__WHAT TO PRODUCE__: Extract the lines that carry the string "node" from the listing.

** START OF SOURCE MATERIAL **

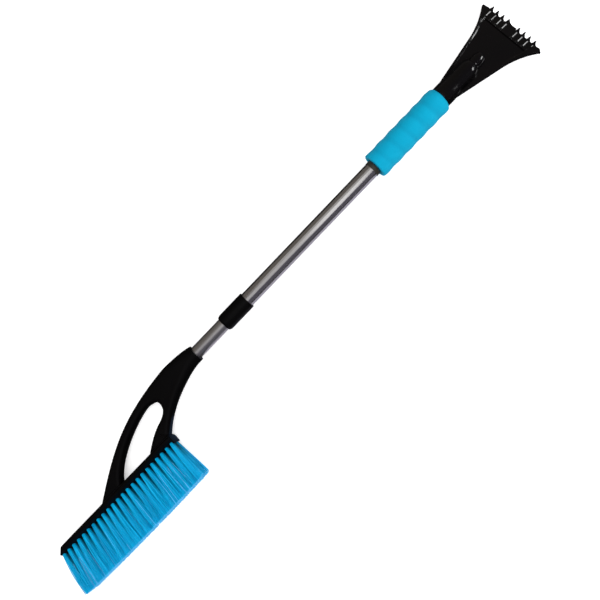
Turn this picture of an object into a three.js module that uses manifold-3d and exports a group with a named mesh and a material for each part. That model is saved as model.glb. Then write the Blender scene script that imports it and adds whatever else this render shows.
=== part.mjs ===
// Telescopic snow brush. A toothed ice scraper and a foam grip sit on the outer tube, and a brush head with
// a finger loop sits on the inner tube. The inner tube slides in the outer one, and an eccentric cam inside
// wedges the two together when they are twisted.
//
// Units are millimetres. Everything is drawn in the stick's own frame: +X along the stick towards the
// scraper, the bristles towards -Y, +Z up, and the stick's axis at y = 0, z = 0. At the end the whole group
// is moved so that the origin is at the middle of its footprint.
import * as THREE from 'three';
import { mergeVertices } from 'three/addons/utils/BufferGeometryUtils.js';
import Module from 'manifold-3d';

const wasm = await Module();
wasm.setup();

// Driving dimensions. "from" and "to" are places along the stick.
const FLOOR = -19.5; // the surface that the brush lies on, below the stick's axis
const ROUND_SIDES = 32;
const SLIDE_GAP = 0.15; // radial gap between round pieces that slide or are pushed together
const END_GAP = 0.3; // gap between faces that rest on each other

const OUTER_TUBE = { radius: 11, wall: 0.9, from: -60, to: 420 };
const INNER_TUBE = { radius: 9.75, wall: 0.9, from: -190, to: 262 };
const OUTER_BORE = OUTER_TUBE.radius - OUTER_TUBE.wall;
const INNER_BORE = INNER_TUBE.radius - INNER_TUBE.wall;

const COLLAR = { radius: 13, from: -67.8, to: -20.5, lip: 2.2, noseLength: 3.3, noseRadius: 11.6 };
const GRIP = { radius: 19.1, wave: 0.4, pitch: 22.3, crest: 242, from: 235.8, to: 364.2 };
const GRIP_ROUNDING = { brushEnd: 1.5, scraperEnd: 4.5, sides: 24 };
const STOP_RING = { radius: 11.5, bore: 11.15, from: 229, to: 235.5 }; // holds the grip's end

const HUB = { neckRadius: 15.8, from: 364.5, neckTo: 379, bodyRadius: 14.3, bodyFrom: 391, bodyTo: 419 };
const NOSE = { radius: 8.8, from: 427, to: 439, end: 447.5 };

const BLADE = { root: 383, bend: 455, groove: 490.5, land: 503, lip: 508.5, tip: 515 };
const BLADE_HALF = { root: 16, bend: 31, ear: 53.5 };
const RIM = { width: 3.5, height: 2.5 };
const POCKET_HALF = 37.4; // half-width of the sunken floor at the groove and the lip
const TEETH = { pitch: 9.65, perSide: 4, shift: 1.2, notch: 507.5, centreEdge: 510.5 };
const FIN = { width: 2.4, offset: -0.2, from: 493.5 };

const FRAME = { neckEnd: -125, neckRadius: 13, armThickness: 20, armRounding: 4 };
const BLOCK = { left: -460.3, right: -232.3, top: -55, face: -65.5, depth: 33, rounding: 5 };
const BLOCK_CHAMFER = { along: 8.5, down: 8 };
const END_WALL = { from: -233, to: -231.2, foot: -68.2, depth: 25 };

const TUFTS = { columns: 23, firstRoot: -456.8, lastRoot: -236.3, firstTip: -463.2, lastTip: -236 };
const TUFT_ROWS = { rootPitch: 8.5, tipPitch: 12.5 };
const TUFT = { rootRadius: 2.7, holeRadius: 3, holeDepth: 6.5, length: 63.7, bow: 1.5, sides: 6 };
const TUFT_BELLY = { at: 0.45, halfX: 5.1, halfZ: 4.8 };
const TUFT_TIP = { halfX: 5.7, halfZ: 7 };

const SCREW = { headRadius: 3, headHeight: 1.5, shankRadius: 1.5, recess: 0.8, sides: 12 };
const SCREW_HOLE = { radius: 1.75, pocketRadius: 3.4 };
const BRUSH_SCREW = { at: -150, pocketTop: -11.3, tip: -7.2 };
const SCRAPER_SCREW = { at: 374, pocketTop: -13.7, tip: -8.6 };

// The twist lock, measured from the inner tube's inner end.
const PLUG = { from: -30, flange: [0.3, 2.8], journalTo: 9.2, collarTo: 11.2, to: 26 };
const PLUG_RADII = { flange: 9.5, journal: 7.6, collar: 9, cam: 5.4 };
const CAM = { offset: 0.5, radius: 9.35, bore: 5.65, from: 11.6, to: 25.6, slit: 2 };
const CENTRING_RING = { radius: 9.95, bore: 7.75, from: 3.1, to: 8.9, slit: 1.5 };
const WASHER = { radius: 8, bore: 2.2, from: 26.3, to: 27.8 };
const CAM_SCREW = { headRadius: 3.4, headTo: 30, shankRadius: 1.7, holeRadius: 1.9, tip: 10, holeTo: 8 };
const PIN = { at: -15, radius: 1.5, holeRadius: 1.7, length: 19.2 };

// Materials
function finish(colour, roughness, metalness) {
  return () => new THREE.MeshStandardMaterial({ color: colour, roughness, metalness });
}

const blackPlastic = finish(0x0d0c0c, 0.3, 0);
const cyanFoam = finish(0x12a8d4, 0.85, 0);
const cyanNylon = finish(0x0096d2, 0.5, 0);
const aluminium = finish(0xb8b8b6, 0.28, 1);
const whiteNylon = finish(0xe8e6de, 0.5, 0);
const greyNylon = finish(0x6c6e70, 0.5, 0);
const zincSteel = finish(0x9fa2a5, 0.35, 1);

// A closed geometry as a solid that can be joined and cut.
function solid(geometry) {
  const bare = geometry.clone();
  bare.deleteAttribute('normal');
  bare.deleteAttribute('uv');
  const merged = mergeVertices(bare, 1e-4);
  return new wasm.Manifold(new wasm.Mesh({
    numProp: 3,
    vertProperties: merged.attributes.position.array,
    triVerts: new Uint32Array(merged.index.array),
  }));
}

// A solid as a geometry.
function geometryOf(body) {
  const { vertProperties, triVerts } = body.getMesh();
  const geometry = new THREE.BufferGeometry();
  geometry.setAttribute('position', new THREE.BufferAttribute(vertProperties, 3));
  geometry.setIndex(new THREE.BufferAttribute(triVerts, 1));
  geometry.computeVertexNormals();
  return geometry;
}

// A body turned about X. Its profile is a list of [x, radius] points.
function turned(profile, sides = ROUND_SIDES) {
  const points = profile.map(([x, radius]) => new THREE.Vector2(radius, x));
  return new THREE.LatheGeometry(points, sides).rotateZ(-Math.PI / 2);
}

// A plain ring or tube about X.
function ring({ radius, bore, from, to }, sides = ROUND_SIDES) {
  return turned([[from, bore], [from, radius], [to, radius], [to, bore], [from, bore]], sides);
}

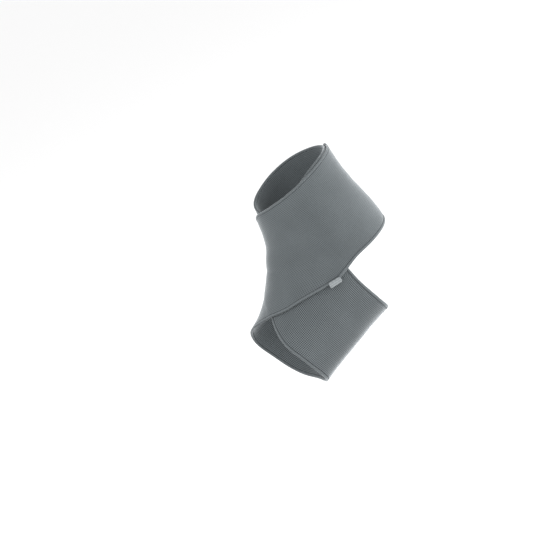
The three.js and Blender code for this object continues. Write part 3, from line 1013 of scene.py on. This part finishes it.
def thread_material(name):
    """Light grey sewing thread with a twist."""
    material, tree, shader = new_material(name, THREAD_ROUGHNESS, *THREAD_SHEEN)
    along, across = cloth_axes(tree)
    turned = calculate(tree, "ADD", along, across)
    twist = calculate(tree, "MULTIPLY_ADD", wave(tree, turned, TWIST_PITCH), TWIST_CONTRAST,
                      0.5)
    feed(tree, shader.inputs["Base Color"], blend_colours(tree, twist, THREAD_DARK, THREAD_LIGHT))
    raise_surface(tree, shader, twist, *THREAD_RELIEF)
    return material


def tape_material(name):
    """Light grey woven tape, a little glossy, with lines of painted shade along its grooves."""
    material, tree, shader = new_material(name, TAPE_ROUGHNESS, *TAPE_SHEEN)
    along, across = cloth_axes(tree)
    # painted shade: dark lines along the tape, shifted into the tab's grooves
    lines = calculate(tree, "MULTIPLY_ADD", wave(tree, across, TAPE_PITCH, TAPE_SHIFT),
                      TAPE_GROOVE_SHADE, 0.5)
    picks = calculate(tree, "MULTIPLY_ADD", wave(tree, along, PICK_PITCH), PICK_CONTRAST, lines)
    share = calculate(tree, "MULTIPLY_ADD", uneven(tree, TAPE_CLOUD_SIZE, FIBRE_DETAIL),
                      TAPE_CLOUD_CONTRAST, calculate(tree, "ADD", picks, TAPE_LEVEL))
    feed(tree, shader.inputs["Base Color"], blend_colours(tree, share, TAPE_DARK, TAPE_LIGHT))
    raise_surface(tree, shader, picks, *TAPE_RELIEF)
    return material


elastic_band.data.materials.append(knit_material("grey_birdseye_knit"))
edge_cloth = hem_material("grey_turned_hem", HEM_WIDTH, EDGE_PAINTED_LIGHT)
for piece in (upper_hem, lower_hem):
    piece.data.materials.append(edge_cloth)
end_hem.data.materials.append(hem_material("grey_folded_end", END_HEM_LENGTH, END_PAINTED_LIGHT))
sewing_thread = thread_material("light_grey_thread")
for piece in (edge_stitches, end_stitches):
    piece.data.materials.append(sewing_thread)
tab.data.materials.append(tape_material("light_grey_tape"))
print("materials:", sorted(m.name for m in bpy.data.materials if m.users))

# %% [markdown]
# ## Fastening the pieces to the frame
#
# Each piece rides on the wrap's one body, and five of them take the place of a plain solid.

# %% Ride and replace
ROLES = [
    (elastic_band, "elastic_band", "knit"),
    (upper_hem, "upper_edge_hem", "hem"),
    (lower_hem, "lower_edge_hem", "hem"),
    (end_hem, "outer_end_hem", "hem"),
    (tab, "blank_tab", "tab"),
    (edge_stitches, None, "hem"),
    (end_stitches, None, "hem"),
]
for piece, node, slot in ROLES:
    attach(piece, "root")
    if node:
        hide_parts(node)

** END OF SOURCE MATERIAL **

__RESPONSE TO THE TASK__:
for piece, node, slot in ROLES:
    if node:
        hide_parts(node)